February 27. Late in the afternoon, Chuck, Brian, Davis and I drove all the way up to Middles looking for windswell. There was a little there -- really ugly onshore stuff. So we buzzed back to Jobos. It was almost dark and the waves weren't lined up, but we all needed to surf bad, so we hit it. Chuck and Brian were soon in prime position, snagging waves right off the rock. Davis, who usually surfs his homestate of Maine, was freaking cause he didn't have to wear his 6 mil. I even bagged a few misshapen peaks before calling the game on account of darkness.


February 28. The swell's back. Small, but rippable rights at Domes in the morning. Chuck and Mavis, a couple of computer programmers from Florida, were the first ones on it. The crowd came later.

I heard one guy in the lineup say that he and his buddies used to surf this break in the seventies and they were the only surfers out. Hard to imagine.

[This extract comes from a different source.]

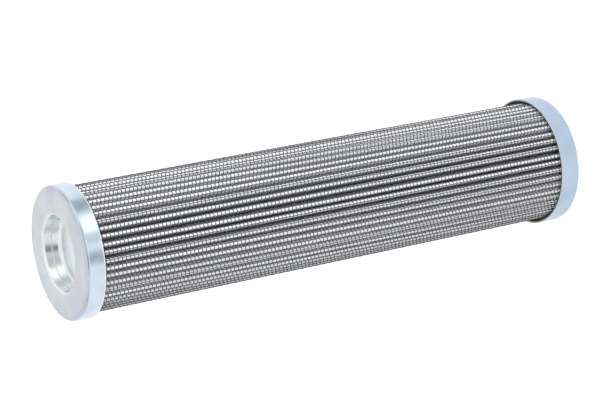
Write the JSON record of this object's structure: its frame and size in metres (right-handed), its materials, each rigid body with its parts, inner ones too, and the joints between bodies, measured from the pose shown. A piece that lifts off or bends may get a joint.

That afternoon Randy, Brian, Sean, the other Chuck and I drove up to Wilderness. Waves were about head-high, groomed by a side-offshore breeze and the crowd was spread out along the various peaks. Despite the minor annoyance of local spongers occasionally dropping in, it was a great session. With the exception of Randy, who would stay another month, we all had to leave the next day. We all surfed till sunset.